We can say thank you to Jesus!  Jayden's home!  We missed that active little boy!  But all that activity is back and he's on the go once again.  What a blessing that activity is!  Be thankful for your childrens energy.  It really is a gift from God.  The many trips I made to Childrens this week,  powerfully reminded me to keep life in perspective.  You are sooo reminded of how fragile life is!  To be thankful for simple things......like being able to walk, talk, smile, hug.  Loving unconditionally!  I can't seem to get enough of Jayden's ability to make me smile, to embrace life, to make others smile, to remind me again and again of what's really important.  Thank you Jesus for teaching me new stuff!  Thank you Jayden for reminding me to keep perspective....to love with new fervor....to embrace life.....to really love active little boys named Jayden!  (That's not hard!)

Thursday, July 8, 2010

Prayers for Jayden

Once again we're playing a waiting game! Jayden is back at the ER this morning. Please pray for our little boy. He was home for one night, but continued to throw up. It was exciting to see him in his home last night. He didn't feel well, that was for sure. But to see his sweet smile was worth it!

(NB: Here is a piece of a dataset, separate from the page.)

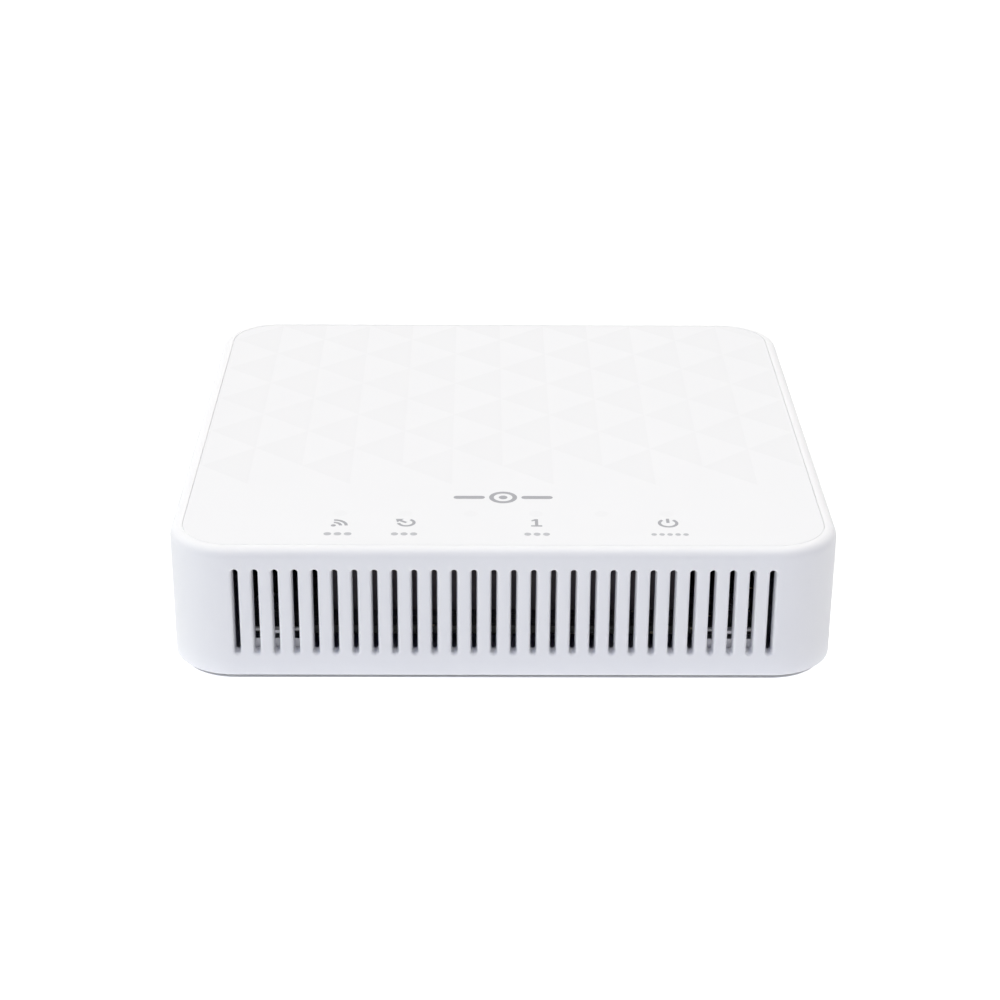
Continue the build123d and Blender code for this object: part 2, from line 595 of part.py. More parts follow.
# ================================================================ DC jack
DC_BODY_W = 9.0
DC_BODY_H = 11.0
DC_BODY_Y = 43.4
DC_FACE_Y = REAR_INNER_Y - 0.3
DC_COLLAR_R = 3.95
DC_MOUTH_Y = REAR_Y - 0.2
DC_BARREL_D = 9.5
DC_PIN_ROOT_R = 0.8
DC_PIN_ROOT_Y = 45.5
DC_PIN_BASE_Y = DC_MOUTH_Y - DC_BARREL_D + 0.05  # the pin's full diameter starts at the barrel's floor
DC_PIN_TIP_Y = DC_MOUTH_Y - 0.8
SPRING_W = 2.2
SPRING_T = 0.25
SPRING_REST_Z = DC_Z - 2.8
SPRING_CREST_Z = DC_Z - 2.45

with BuildPart() as dc_jack_body:
    with Locations((DC_X, DC_BODY_Y, TOP_Z)):
        Box(DC_BODY_W, DC_FACE_Y - DC_BODY_Y, DC_BODY_H, align=MIN_Y)
    with BuildSketch(wall_plane(DC_FACE_Y)):
        with Locations((DC_X, DC_Z)):
            Circle(DC_COLLAR_R)
    extrude(amount=-(DC_MOUTH_Y - DC_FACE_Y))
    with BuildSketch(wall_plane(DC_MOUTH_Y)):
        with Locations((DC_X, DC_Z)):
            Circle(DC_BARREL_R)
    extrude(amount=DC_BARREL_D, mode=Mode.SUBTRACT)
    with BuildSketch(wall_plane(DC_MOUTH_Y)):
        with Locations((DC_X, DC_Z)):
            Circle(DC_PIN_ROOT_R + 0.03)
    extrude(amount=DC_MOUTH_Y - DC_PIN_ROOT_Y, mode=Mode.SUBTRACT)
dc_jack_body.part.label = "dc_jack_body"
export_step(dc_jack_body.part, "parts/dc_jack_body.step")

with BuildPart() as dc_jack_pin:
    with BuildSketch(wall_plane(DC_PIN_ROOT_Y)):
        with Locations((DC_X, DC_Z)):
            Circle(DC_PIN_ROOT_R)
    extrude(amount=-(DC_PIN_BASE_Y - DC_PIN_ROOT_Y))
    with BuildSketch(wall_plane(DC_PIN_BASE_Y)):
        with Locations((DC_X, DC_Z)):
            Circle(DC_PIN_R)
    extrude(amount=-(DC_PIN_TIP_Y - DC_PIN_BASE_Y))
    fillet(dc_jack_pin.edges().group_by(Axis.Y)[-1], radius=0.6)
dc_jack_pin.part.label = "dc_jack_pin"
export_step(dc_jack_pin.part, "parts/dc_jack_pin.step")

with BuildPart() as dc_jack_spring:
    with BuildSketch(Plane.YZ.offset(DC_X - SPRING_W / 2)):
        with BuildLine():
            Polyline(
                (DC_MOUTH_Y - 8.6, SPRING_REST_Z),
                (DC_MOUTH_Y - 4.5, SPRING_CREST_Z),
                (DC_MOUTH_Y - 1.2, SPRING_REST_Z),
                (DC_MOUTH_Y - 1.2, SPRING_REST_Z + SPRING_T),
                (DC_MOUTH_Y - 4.5, SPRING_CREST_Z + SPRING_T),
                (DC_MOUTH_Y - 8.6, SPRING_REST_Z + SPRING_T),
                close=True,
            )
        make_face()
    extrude(amount=SPRING_W)
dc_jack_spring.part.label = "dc_jack_spring"
export_step(dc_jack_spring.part, "parts/dc_jack_spring.step")

# ================================================================ power switch and its button
SWITCH_W = 8.0
SWITCH_H = 8.8
SWITCH_Y = 38.0
SWITCH_FACE_Y = 49.0
PLUNGER_W = 3.2
PLUNGER_ROOT_Y = 45.2
PLUNGER_TIP_Y = 53.4
PLUNGER_CLEARANCE = 0.25
STEM_R = 3.0
STEM_Y = 52.0
COLLAR_R = 4.2
COLLAR_T = 1.2
COLLAR_Y = REAR_INNER_Y - 0.3 - COLLAR_T
DISH_R = 12.0
DISH_DEPTH = 0.35

with BuildPart() as power_switch_body:
    with Locations((BUTTON_X, SWITCH_Y, TOP_Z)):
        Box(SWITCH_W, SWITCH_FACE_Y - SWITCH_Y, SWITCH_H, align=MIN_Y)
    with BuildSketch(wall_plane(SWITCH_FACE_Y)):
        with Locations((BUTTON_X, BUTTON_Z)):
            Rectangle(PLUNGER_W + 2 * PLUNGER_CLEARANCE, PLUNGER_W + 2 * PLUNGER_CLEARANCE)
    extrude(amount=SWITCH_FACE_Y - PLUNGER_ROOT_Y + BUTTON_TRAVEL + 0.6, mode=Mode.SUBTRACT)
power_switch_body.part.label = "power_switch_body"
export_step(power_switch_body.part, "parts/power_switch_body.step")

with BuildPart() as power_switch_plunger:
    with BuildSketch(wall_plane(PLUNGER_ROOT_Y)):
        with Locations((BUTTON_X, BUTTON_Z)):
            Rectangle(PLUNGER_W, PLUNGER_W)
    extrude(amount=-(PLUNGER_TIP_Y - PLUNGER_ROOT_Y))
power_switch_plunger.part.label = "power_switch_plunger"
export_step(power_switch_plunger.part, "parts/power_switch_plunger.step")

BUTTON_FACE_Y = REAR_Y + REAR_PROUD

with BuildPart() as power_button:
    with BuildSketch(wall_plane(STEM_Y)):
        with Locations((BUTTON_X, BUTTON_Z)):
            Circle(STEM_R)
    extrude(amount=-(COLLAR_Y - STEM_Y))
    with BuildSketch(wall_plane(COLLAR_Y)):
        with Locations((BUTTON_X, BUTTON_Z)):
            Circle(COLLAR_R)
    extrude(amount=-COLLAR_T)
    with BuildSketch(wall_plane(COLLAR_Y)):
        with Locations((BUTTON_X, BUTTON_Z)):
            Circle(BUTTON_R)
    extrude(amount=-(BUTTON_FACE_Y - COLLAR_Y))
    fillet(power_button.edges().group_by(Axis.Y)[-1], radius=0.5)
    with Locations((BUTTON_X, BUTTON_FACE_Y + DISH_R - DISH_DEPTH, BUTTON_Z)):
        Sphere(DISH_R, mode=Mode.SUBTRACT)
    with BuildSketch(wall_plane(STEM_Y)):
        with Locations((BUTTON_X, BUTTON_Z)):
            Rectangle(PLUNGER_W + 0.06, PLUNGER_W + 0.06)
    extrude(amount=-(PLUNGER_TIP_Y + SOLDER_GAP - STEM_Y), mode=Mode.SUBTRACT)
power_button.part.label = "power_button"
export_step(power_button.part, "parts/power_button.step")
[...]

Dear Jesus, we don't really get it, why does Jayden have to suffer like this? Touch this little boy in a powerful way this morning. Your hand and your touch is powerful, we believe in the power of God. In Psalm 61 your word says ~ O God listen to my cry! Hear my prayer! From the ends of the earth, I will cry to you for help, for my heart is overwhelmed. Lead me to the towering rock of safety, for you are my safe refuge, a fortress where my enemies cannot reach me. Let me live forever in your sanctuary, safe beneath the shelter of your wings! We continue to lift Jayden up to you and we say thank you!

Monday, July 5, 2010

Jayden's eyes

As I've watched Jayden begin to heal this past week. I couldn't help but notice his eyes. I've found myself really looking into them. His eyes, about a week ago were distant and unfocused and it was unbearable to see them looking like that. But as this week has progressed it's been wonderful to see his beautiful blue eyes begin once again to sparkle. That gleam that was once there, is back again. I love to see his eyes when he smiles. He smiles with his eyes. His eyes light up a room. So I thank the Lord for Jayden and his beautiful blue eyes. I pray that his life and what he has been through the past 2 weeks, will not be in vain but that God will use him to shine His light. That his eyes will reflect those of Jesus. As I look into Jayden's eyes, I pray that I will see love, love of a little boy, love of Jesus. I'm so thankful that Jayden is going to be coming home soon. He will be running around his back yard and driving his truck and smiling with those big beautiful blue eyes. I can't think of anything better. I can only say thank you Jesus for this little boy who is a special gift, who reminds me every day what's really important.